**Objective**
Reproduce precisely the lines of the listing below, starting with the line that contains "cut(pretzel, make_split_cutter(rope, cutters))" and stopping after the line that contains "and coarse salt."; include nothing else.

**Material**
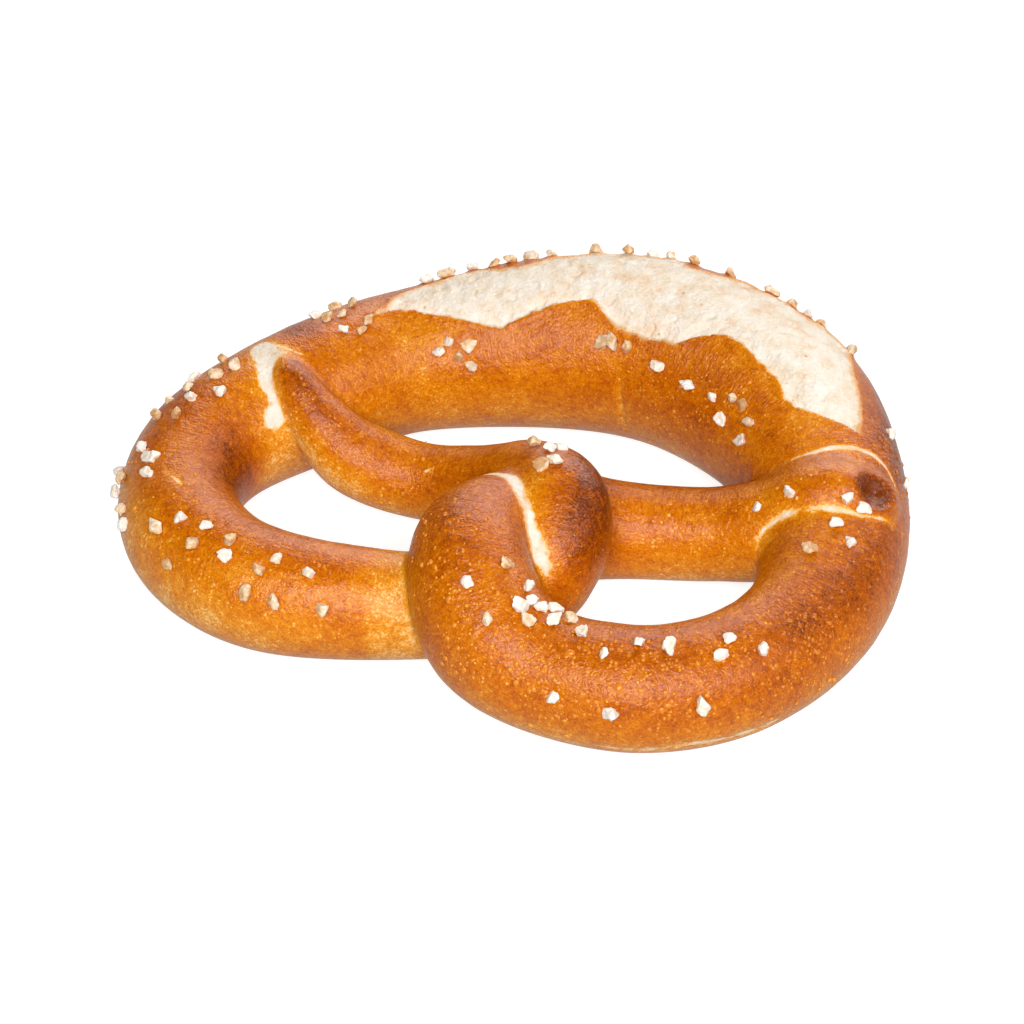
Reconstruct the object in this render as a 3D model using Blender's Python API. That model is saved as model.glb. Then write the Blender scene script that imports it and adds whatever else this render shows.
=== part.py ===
"""Soft pretzel with a split belly, modelled as one solid.

One rope of dough, thick in the middle and thin at its ends, lies in a loop. Its two arms cross twice in front of the
belly and end on top of the loop. The baked rope has a flat base where it lay on the tray, a shallow split along the
belly with a scalloped crust rim, and a dimple in its blunt right end.

Frame: metres, +Z up, the tray at z = 0, +Y from the two front lobes to the belly, +X across the width.
"""

import bmesh
import bpy
import math
from collections import namedtuple
from mathutils import Vector

MM = 0.001

# The rope. Its centre rides at SAG times its radius above the tray, because soft dough flattens where it rests, plus a
# lift where it lies on another strand.
SAG = 0.8
RING_SPACING = 4.6 * MM
STEPS_PER_STATION = 40
BEVEL_RESOLUTION = 10  # 24 sides
END_RINGS = 3

Station = namedtuple("Station", "x y radius lift")  # millimetres

# Every stretch of the rope, from the tip of the left arm to the blunt end of the right arm.
LEFT_ARM = (
    Station(-53.5, 5.5, 2.0, 22.5),
    Station(-50.0, 1.5, 4.0, 20.0),
    Station(-44.0, -1.5, 6.0, 13.0),
    Station(-35.5, -3.0, 8.0, 4.5),
    Station(-21.5, -2.0, 8.0, 1.0),
    Station(-8.0, -3.5, 8.0, 4.5),
)
OVER_THEN_UNDER = (
    Station(4.5, -8.0, 8.5, 11.0),
    Station(12.0, -16.0, 9.5, 13.5),
    Station(13.0, -23.5, 11.0, 7.0),
    Station(8.0, -31.5, 10.0, 1.0),
)
LEFT_LOBE = (
    Station(-10.5, -40.0, 10.5, 0.0),
    Station(-37.5, -45.5, 12.0, 0.0),
    Station(-56.0, -38.5, 12.5, 0.0),
    Station(-65.5, -23.5, 12.5, 0.0),
    Station(-63.5, -5.0, 13.5, 0.0),
    Station(-48.5, 16.0, 15.0, 0.0),
)
BELLY = (
    Station(-33.0, 31.0, 15.5, 0.0),
    Station(-3.5, 43.0, 18.5, 0.0),
    Station(20.5, 44.0, 19.5, 0.0),
    Station(43.5, 33.5, 19.0, 0.0),
    Station(57.5, 17.0, 16.5, 0.0),
)
RIGHT_LOBE = (
    Station(64.5, -3.0, 14.5, 0.0),
    Station(64.0, -23.5, 12.5, 0.0),
    Station(54.0, -41.0, 12.0, 0.0),
    Station(38.0, -50.5, 12.0, 0.0),
    Station(20.0, -51.5, 12.0, 0.5),
)
UP_AND_OVER = (
    Station(8.5, -48.0, 13.0, 3.5),
    Station(1.0, -38.5, 12.0, 10.0),
    Station(0.5, -27.0, 11.5, 9.0),
    Station(8.5, -13.0, 11.5, 2.5),
)
RIGHT_ARM = (
    Station(21.5, -5.5, 10.0, 0.0),
    Station(40.0, -2.5, 9.5, 1.5),
    Station(52.5, -1.5, 10.0, 5.0),
    Station(62.0, 0.0, 8.5, 14.5),
    Station(69.0, 1.5, 6.5, 15.5),
)
ROPE = LEFT_ARM + OVER_THEN_UNDER + LEFT_LOBE + BELLY + RIGHT_LOBE + UP_AND_OVER + RIGHT_ARM

# The split along the belly: where it starts and ends along the rope, how deep it is, and how far round the rope its
# two edges lie, in degrees from the crest. The front edge swings in scallops between them.
SPLIT_START = 247.0 * MM
SPLIT_END = 361.0 * MM
SPLIT_DEPTH = 1.1 * MM
SPLIT_OVERCUT = 2.0 * MM
SPLIT_FRONT_ANGLE = 40.0
SPLIT_FRONT_LEAN = 13.0  # how far the front edge comes back up towards the crest by the split's right end
SPLIT_SCALLOP_ANGLE = 9.0
SPLIT_SCALLOPS = 3.0
SPLIT_SCALLOP_PHASE = 0.24
SPLIT_BACK_ANGLE = -33.0
SPLIT_TAPER = 0.14
SPLIT_RINGS = 30
SPLIT_STRIPS = 8

# The dimple in the blunt end of the right arm.
DIMPLE_RADIUS = 4.0 * MM
DIMPLE_DEPTH = 1.2 * MM

TRAY_SIZE = 220.0 * MM
TRAY_THICKNESS = 30.0 * MM

CRUST_COLOUR = (0.42, 0.12, 0.012, 1.0)
CRUST_ROUGHNESS = 0.32


def clear_scene():
    """Remove every object of the scene."""
    for scene_object in list(bpy.data.objects):
        bpy.data.objects.remove(scene_object, do_unlink=True)


def new_collection(name):
    """Add a collection under the scene's own."""
    collection = bpy.data.collections.new(name)
    bpy.context.scene.collection.children.link(collection)
    return collection


def new_object(name, mesh, collection):
    """Put a mesh in a collection as an object."""
    placed = bpy.data.objects.new(name, mesh)
    collection.objects.link(placed)
    return placed


def catmull_rom(before, start, end, after, t):
    """A value at t, from 0 at start to 1 at end, of the curve that runs through both."""
    linear = end - before
    square = 2.0 * before - 5.0 * start + 4.0 * end - after
    cube = -before + 3.0 * start - 3.0 * end + after
    return 0.5 * (2.0 * start + linear * t + square * t**2 + cube * t**3)


def station_vector(station):
    """A station as centre x, y, z and radius, in metres."""
    height = SAG * station.radius + station.lift
    return Vector((station.x, station.y, height, station.radius)) * MM


class Rope:
    """The rope's centre line: a point and a radius at every distance from the left tip."""

    def __init__(self, stations):
        knots = [station_vector(station) for station in stations]
        knots = [2.0 * knots[0] - knots[1], *knots, 2.0 * knots[-1] - knots[-2]]
        self.samples = []
        for i in range(1, len(knots) - 2):
            for step in range(STEPS_PER_STATION):
                self.samples.append(catmull_rom(*knots[i - 1 : i + 3], step / STEPS_PER_STATION))
        self.samples.append(knots[-2])
        self.distances = [0.0]
        for previous, sample in zip(self.samples, self.samples[1:]):
            step_length = (sample.xyz - previous.xyz).length
            self.distances.append(self.distances[-1] + step_length)
        self.length = self.distances[-1]

    def at(self, distance):
        """Centre and radius at a distance along the rope."""
        distance = min(max(distance, 0.0), self.length)
        upper = next(i for i, value in enumerate(self.distances) if value >= distance)
        lower = max(upper - 1, 0)
        span = self.distances[upper] - self.distances[lower]
        share = (distance - self.distances[lower]) / span if span else 0.0
        sample = self.samples[lower].lerp(self.samples[upper], share)
        return sample.xyz, sample.w

    def tangent(self, distance):
        """Direction of the rope, from the left tip to the right end."""
        reach = 0.5 * MM
        return (self.at(distance + reach)[0] - self.at(distance - reach)[0]).normalized()

    def surface(self, distance, degrees, offset=0.0):
        """A point on the rope's skin, degrees round from its crest towards the middle of the pretzel."""
        centre, radius = self.at(distance)
        along = self.tangent(distance)
        crest = (Vector((0.0, 0.0, 1.0)) - along * along.z).normalized()
        inward = along.cross(crest)
        angle = math.radians(degrees)
        return centre + (crest * math.cos(angle) + inward * math.sin(angle)) * (radius + offset)

    def rings(self):
        """Centres and radii of the tube's rings, with both ends rounded off."""
        count = round(self.length / RING_SPACING)
        rings = [self.at(self.length * i / count) for i in range(count + 1)]
        return self.rounded_end(0.0, -1.0)[::-1] + rings + self.rounded_end(self.length, 1.0)

    def rounded_end(self, distance, direction):
        """Rings of the half ball that closes an end of the rope."""
        centre, radius = self.at(distance)
        outward = self.tangent(distance) * direction
        rings = []
        for i in range(1, END_RINGS + 1):
            angle = 0.5 * math.pi * i / (END_RINGS + 0.5)
            rings.append((centre + outward * radius * math.sin(angle), radius * math.cos(angle)))
        return rings


def make_tube(name, rings, collection):
    """A tube with filled caps along rings of (centre, radius), as a welded mesh object."""
    curve = bpy.data.curves.new(name, "CURVE")
    curve.dimensions = "3D"
    curve.bevel_depth = MM
    curve.bevel_resolution = BEVEL_RESOLUTION
    curve.use_fill_caps = True
    spline = curve.splines.new("POLY")
    spline.points.add(len(rings) - 1)
    for point, (centre, radius) in zip(spline.points, rings):
        point.co = (*centre, 1.0)
        point.radius = radius / MM
    guide = new_object(name + "_curve", curve, collection)
    depsgraph = bpy.context.evaluated_depsgraph_get()
    mesh = bpy.data.meshes.new_from_object(guide.evaluated_get(depsgraph))
    mesh.name = name
    tube = new_object(name, mesh, collection)
    tube.matrix_world = guide.matrix_world
    bpy.data.objects.remove(guide, do_unlink=True)
    bpy.data.curves.remove(curve)
    editable = bmesh.new()
    editable.from_mesh(mesh)
    bmesh.ops.remove_doubles(editable, verts=editable.verts, dist=0.01 * MM)
    bmesh.ops.recalc_face_normals(editable, faces=editable.faces)
    editable.to_mesh(mesh)
    editable.free()
    return tube


def split_edges(share):
    """Front and back edge of the split, in degrees, at a share of its length."""
    closing = min(1.0, share / SPLIT_TAPER, (1.0 - share) / SPLIT_TAPER)
    closing = math.sin(0.5 * math.pi * max(closing, 0.02))
    wave = math.cos(2.0 * math.pi * (SPLIT_SCALLOPS * share - SPLIT_SCALLOP_PHASE))
    front = SPLIT_FRONT_ANGLE - SPLIT_FRONT_LEAN * share - SPLIT_SCALLOP_ANGLE * wave
    middle = 0.5 * (front + SPLIT_BACK_ANGLE)
    return middle + (front - middle) * closing, middle + (SPLIT_BACK_ANGLE - middle) * closing


def make_split_cutter(rope, collection):
    """The skin that the split takes off: a curved plate between the split's edges, lofted along the belly."""
    editable = bmesh.new()
    loops = []
    for i in range(SPLIT_RINGS + 1):
        share = i / SPLIT_RINGS
        distance = SPLIT_START + share * (SPLIT_END - SPLIT_START)
        front, back = split_edges(share)
        angles = [front + (back - front) * j / SPLIT_STRIPS for j in range(SPLIT_STRIPS + 1)]
        outer = [rope.surface(distance, angle, SPLIT_OVERCUT) for angle in angles]
        inner = [rope.surface(distance, angle, -SPLIT_DEPTH) for angle in reversed(angles)]
        loops.append([editable.verts.new(point) for point in outer + inner])
    for loop, following in zip(loops, loops[1:]):
        for j in range(len(loop)):
            k = (j + 1) % len(loop)
            editable.faces.new((loop[j], loop[k], following[k], following[j]))
    for end in (loops[0], loops[-1]):
        for j in range(SPLIT_STRIPS):
            editable.faces.new((end[j], end[j + 1], end[-2 - j], end[-1 - j]))
    bmesh.ops.recalc_face_normals(editable, faces=editable.faces)
    mesh = bpy.data.meshes.new("split_cutter")
    editable.to_mesh(mesh)
    editable.free()
    return new_object("split_cutter", mesh, collection)


def make_dimple_cutter(rope, collection):
    """The ball that dents the blunt end of the right arm."""
    centre, radius = rope.at(rope.length)
    direction = (rope.tangent(rope.length) + Vector((0.0, 0.0, 0.6))).normalized()
    reach = radius + DIMPLE_RADIUS - DIMPLE_DEPTH
    mesh = bpy.data.meshes.new("dimple_cutter")
    editable = bmesh.new()
    bmesh.ops.create_uvsphere(editable, u_segments=16, v_segments=10, radius=DIMPLE_RADIUS)
    editable.to_mesh(mesh)
    editable.free()
    cutter = new_object("dimple_cutter", mesh, collection)
    cutter.location = centre + direction * reach
    return cutter


def make_tray_cutter(collection):
    """The block under the tray's level that flattens the base."""
    mesh = bpy.data.meshes.new("tray_cutter")
    editable = bmesh.new()
    bmesh.ops.create_cube(editable, size=1.0)
    bmesh.ops.scale(editable, verts=editable.verts, vec=(TRAY_SIZE, TRAY_SIZE, TRAY_THICKNESS))
    editable.to_mesh(mesh)
    editable.free()
    cutter = new_object("tray_cutter", mesh, collection)
    cutter.location = (0.0, 0.0, -0.5 * TRAY_THICKNESS)
    return cutter


def cut(target, cutter, crossing_strands=False):
    """Take a cutter out of the target. With crossing strands, the target's own overlaps are joined as well."""
    cutter.hide_render = True
    cutter.display_type = "WIRE"
    modifier = target.modifiers.new(cutter.name, "BOOLEAN")
    modifier.operation = "DIFFERENCE"
    modifier.solver = "EXACT"
    modifier.use_self = crossing_strands
    modifier.object = cutter


def crust_material():
    """Glossy lye crust, baked chestnut brown."""
    material = bpy.data.materials.new("lye_crust")
    material.use_nodes = True
    shader = material.node_tree.nodes["Principled BSDF"]
    shader.inputs["Base Color"].default_value = CRUST_COLOUR
    shader.inputs["Roughness"].default_value = CRUST_ROUGHNESS
    shader.inputs["Metallic"].default_value = 0.0
    return material


def build():
    """Build the pretzel."""
    clear_scene()
    parts = new_collection("soft_pretzel")
    cutters = new_collection("cutters")
    rope = Rope(ROPE)
    pretzel = make_tube("pretzel", rope.rings(), parts)
    pretzel.data.materials.append(crust_material())
    pretzel.data.shade_smooth()
    cut(pretzel, make_tray_cutter(cutters), crossing_strands=True)
    cut(pretzel, make_split_cutter(rope, cutters))
    cut(pretzel, make_dimple_cutter(rope, cutters))


build()
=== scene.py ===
"""Looks of a soft pretzel: a lye-dipped rope of dough, baked with a split belly and coarse salt.

The dough is one closed mesh that stands for the CAD solid: the same rope of stations, blended where strands
lie on each other, with the torn split, the pale seams, the creases and the dents that baking gives it. The
salt crystals and the crust's blisters are pieces of their own. Lengths are millimetres until a mesh is
written, and +Z is up.

Places on the rope are given as (along, around): millimetres from the left arm's tip, and degrees round the
rope from its crest, positive towards the inside of the loop, which on the two arms is the front.
"""

import logging
import math
from dataclasses import dataclass, field
from enum import Enum

import bpy
import numpy as np
from mathutils import Matrix, Vector, noise


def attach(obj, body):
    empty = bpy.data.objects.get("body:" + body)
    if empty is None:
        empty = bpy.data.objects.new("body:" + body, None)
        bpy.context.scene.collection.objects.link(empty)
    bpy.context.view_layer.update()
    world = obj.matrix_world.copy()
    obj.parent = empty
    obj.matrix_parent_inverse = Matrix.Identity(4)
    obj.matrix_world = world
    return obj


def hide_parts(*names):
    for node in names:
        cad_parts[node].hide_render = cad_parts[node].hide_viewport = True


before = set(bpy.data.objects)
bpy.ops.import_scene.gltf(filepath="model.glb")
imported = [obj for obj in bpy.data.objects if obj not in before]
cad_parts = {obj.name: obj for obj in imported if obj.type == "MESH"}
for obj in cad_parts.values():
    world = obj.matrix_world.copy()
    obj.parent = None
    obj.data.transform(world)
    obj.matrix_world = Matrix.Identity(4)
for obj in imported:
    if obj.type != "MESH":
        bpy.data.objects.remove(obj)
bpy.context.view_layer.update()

logging.basicConfig(level=logging.INFO, format="%(message)s")
log = logging.getLogger("pretzel")

MM = 0.001
FAR = 100.0  # stands for a distance beyond any that matters
NO_LENGTH = 1e-9  # keeps a division by a length from failing
CUT_THRESHOLD = 1e-5  # how near a bisecting plane a vertex counts as on it
BODY = "root"

Place = tuple[float, float]
Wave = tuple[float, float, float]  # wavelength, height and seed of one noise
Array = np.ndarray
Piece = bpy.types.Object
Mesh = bpy.types.Mesh
Material = bpy.types.Material
Tree = bpy.types.NodeTree
Socket = bpy.types.NodeSocket


class Slot(Enum):
    """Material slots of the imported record."""

    CRUST = "crust"
    SALT = "salt"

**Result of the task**
    cut(pretzel, make_split_cutter(rope, cutters))
    cut(pretzel, make_dimple_cutter(rope, cutters))


build()
=== scene.py ===
"""Looks of a soft pretzel: a lye-dipped rope of dough, baked with a split belly and coarse salt.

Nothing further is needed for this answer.